Chaque jour, nous sommes noyés sous les flots de faits divers, d’affaires, de politiques, mais sans plus d’investigation ou de pédagogie. Les journaux arrivent parfois à fonctionner comme un service de la communication supplétif à tel gouvernement ou organisation. Ainsi, le Figaro se décrédibilise chaque jour qui passe, tout comme TF1 et son journal de 13h. I-Télé semble, elle, avoir décidé de calquer la télévision berlusconienne avec la présence de jolies plantes. Ainsi, on apprend sur Canal plus* (la grande sœur) que, de plus en plus, les recrues sont issues du mannequinat plutôt que des écoles de journalisme pour présenter journaux et chroniques.

Ce processus est dangereux pour notre pays, et la qualité télégénique devrait avoir des limites dans la démocratie et au nom même de la République et de ses principes. En Italie, tout a commencé comme cela pour arriver jusqu’à la politique.
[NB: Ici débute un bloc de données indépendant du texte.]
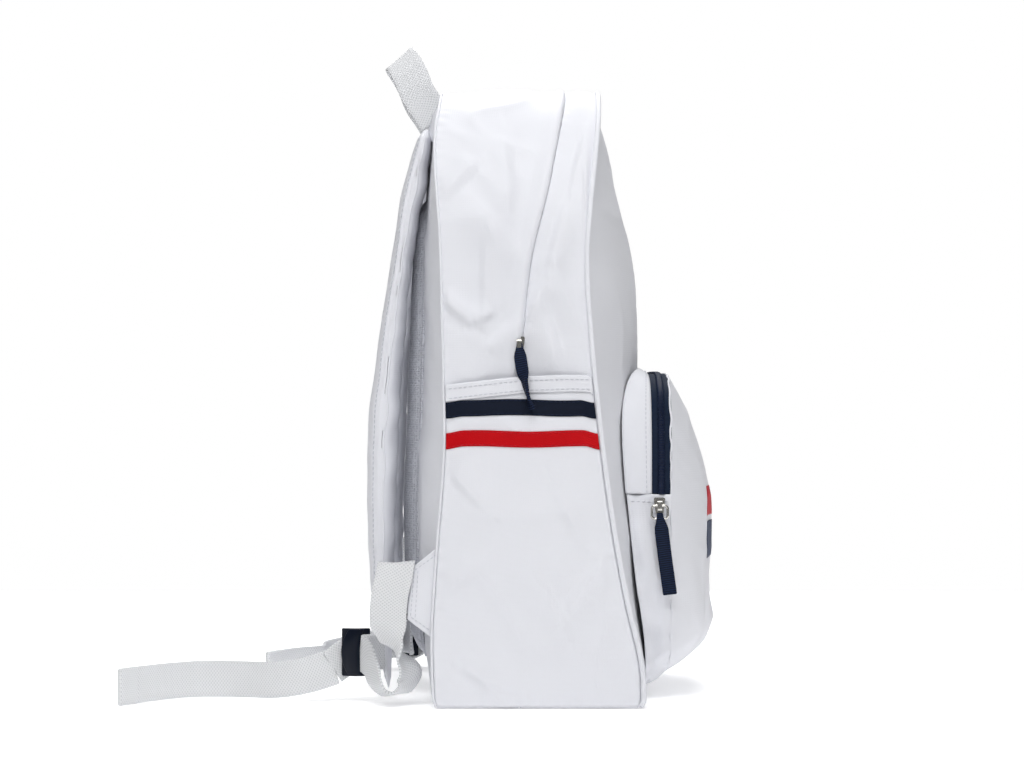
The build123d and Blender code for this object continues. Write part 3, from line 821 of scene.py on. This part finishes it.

En effet, dans dix ans, si cette déviance continue, beaucoup de jeunes étudiants se demanderont pourquoi faire des études de journalisme si les cartes de presse sont réservées sur critères physiologiques. Comment pourra survivre l’investigation déjà fort peu présente ?

En septembre 2009, l’investigation était au programme de la chaine info signée Groupe Canal.

Moins de trois mois après, sans information, le programme a disparu comme s’il n’avait jamais existé. Désormais, sauf catastrophe ou évènement, le journal dure ¼ d’heure et se répète en boucle, sans profondeur, et ce même si la langue de la présentatrice a fourché, point de réengistrement.

La guerre de l’audience produit son effet. Preuve en est les conférences de presse de Laurent Blanc. Il y a peu, ce genre d’informations ne durait que le temps d’un résumé. Maintenant, c’est la conférence entière qui est diffusée, comme si l’évènement se dimensionnait tel un Yalta redondant. Pourquoi pas en 3D dolby surround 5.1 tant qu’on y est.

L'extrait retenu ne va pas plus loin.